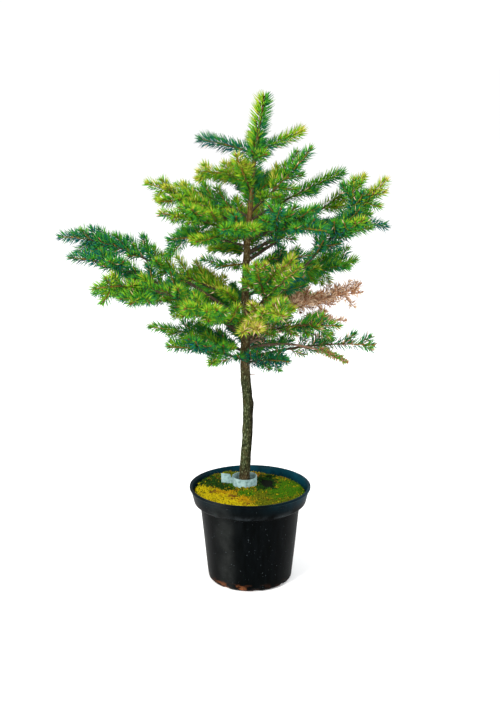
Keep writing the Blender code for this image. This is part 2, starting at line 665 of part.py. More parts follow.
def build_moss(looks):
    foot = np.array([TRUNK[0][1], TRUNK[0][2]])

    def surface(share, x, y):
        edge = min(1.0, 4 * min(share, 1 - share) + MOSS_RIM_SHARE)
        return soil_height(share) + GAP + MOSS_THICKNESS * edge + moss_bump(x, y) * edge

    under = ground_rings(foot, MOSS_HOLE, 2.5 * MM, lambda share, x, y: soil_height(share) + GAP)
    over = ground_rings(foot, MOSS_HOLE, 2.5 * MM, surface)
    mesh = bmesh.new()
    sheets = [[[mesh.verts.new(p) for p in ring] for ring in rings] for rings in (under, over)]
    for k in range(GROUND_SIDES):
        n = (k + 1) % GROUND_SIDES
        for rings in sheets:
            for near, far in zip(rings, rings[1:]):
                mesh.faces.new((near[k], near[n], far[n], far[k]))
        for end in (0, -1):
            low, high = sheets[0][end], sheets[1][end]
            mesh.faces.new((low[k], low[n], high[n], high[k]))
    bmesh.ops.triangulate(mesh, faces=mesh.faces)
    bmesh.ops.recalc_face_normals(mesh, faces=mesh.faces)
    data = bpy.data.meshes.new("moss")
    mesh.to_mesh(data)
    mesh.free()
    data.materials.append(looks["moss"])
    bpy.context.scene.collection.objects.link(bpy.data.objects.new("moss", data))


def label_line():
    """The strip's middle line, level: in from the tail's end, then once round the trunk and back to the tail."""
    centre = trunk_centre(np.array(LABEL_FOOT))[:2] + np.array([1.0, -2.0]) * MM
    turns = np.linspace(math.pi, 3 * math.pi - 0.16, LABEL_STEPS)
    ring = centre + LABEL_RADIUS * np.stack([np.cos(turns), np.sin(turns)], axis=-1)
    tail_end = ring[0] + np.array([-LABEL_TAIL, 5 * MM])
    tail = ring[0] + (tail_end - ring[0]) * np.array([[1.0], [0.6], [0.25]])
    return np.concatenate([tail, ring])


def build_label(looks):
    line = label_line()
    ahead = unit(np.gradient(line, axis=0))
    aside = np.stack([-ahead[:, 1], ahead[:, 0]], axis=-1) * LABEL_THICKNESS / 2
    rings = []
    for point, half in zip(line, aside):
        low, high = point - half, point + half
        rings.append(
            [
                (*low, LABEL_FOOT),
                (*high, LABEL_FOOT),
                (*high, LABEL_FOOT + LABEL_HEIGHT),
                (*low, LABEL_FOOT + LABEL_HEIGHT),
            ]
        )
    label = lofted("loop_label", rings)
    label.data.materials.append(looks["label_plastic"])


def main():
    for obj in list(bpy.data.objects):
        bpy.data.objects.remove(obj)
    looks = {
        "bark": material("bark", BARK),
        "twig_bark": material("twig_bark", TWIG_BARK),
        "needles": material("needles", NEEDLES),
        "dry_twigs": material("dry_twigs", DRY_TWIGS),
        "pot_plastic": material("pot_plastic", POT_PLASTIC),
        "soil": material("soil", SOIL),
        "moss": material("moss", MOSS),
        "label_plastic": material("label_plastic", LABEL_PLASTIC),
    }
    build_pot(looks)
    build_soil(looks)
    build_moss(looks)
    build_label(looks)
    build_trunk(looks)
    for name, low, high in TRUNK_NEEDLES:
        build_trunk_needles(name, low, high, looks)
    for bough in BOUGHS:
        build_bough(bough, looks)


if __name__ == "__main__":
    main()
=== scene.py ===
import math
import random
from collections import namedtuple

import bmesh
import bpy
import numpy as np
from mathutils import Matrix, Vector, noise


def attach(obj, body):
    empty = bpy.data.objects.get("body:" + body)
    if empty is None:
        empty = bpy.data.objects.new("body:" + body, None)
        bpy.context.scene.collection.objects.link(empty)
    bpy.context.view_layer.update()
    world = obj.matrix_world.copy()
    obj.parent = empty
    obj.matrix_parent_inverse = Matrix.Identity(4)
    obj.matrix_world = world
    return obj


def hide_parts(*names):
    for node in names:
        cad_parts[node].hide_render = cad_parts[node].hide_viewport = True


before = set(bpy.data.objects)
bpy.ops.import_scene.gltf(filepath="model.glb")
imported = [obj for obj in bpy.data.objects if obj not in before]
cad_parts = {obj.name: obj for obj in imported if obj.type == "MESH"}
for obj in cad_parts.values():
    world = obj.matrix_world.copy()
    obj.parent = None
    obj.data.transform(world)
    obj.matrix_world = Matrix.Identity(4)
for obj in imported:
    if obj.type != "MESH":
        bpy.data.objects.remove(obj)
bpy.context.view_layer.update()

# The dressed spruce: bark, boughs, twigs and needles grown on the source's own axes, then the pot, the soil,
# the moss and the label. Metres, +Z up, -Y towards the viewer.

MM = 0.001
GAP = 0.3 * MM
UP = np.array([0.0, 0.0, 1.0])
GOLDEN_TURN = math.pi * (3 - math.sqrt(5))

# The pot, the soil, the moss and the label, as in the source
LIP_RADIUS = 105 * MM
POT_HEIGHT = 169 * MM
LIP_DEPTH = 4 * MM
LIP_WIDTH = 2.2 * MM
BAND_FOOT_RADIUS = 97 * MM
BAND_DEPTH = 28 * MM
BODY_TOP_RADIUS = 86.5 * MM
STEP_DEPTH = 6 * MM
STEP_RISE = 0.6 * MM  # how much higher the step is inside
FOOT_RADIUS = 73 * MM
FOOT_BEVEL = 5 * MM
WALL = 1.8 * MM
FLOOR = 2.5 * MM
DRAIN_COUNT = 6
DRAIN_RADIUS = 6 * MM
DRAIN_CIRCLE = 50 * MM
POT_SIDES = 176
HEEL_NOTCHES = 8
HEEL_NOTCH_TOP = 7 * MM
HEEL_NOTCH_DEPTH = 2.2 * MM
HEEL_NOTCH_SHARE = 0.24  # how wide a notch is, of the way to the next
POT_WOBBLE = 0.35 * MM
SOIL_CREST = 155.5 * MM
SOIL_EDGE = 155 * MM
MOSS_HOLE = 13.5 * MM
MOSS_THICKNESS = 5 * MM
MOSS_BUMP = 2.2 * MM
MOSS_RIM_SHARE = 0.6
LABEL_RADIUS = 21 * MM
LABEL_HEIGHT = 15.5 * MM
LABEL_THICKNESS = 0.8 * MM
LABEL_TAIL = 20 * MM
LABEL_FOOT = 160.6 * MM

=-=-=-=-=

### Problem
Exactly and exclusively, reproduce the lines that start at the line containing "build_soil(looks)" and end at the line containing "# the moss and", inclusive of both.

### The completed task
    build_soil(looks)
    build_moss(looks)
    build_label(looks)
    build_trunk(looks)
    for name, low, high in TRUNK_NEEDLES:
        build_trunk_needles(name, low, high, looks)
    for bough in BOUGHS:
        build_bough(bough, looks)


if __name__ == "__main__":
    main()
=== scene.py ===
import math
import random
from collections import namedtuple

import bmesh
import bpy
import numpy as np
from mathutils import Matrix, Vector, noise


def attach(obj, body):
    empty = bpy.data.objects.get("body:" + body)
    if empty is None:
        empty = bpy.data.objects.new("body:" + body, None)
        bpy.context.scene.collection.objects.link(empty)
    bpy.context.view_layer.update()
    world = obj.matrix_world.copy()
    obj.parent = empty
    obj.matrix_parent_inverse = Matrix.Identity(4)
    obj.matrix_world = world
    return obj


def hide_parts(*names):
    for node in names:
        cad_parts[node].hide_render = cad_parts[node].hide_viewport = True


before = set(bpy.data.objects)
bpy.ops.import_scene.gltf(filepath="model.glb")
imported = [obj for obj in bpy.data.objects if obj not in before]
cad_parts = {obj.name: obj for obj in imported if obj.type == "MESH"}
for obj in cad_parts.values():
    world = obj.matrix_world.copy()
    obj.parent = None
    obj.data.transform(world)
    obj.matrix_world = Matrix.Identity(4)
for obj in imported:
    if obj.type != "MESH":
        bpy.data.objects.remove(obj)
bpy.context.view_layer.update()

# The dressed spruce: bark, boughs, twigs and needles grown on the source's own axes, then the pot, the soil,
# the moss and the label. Metres, +Z up, -Y towards the viewer.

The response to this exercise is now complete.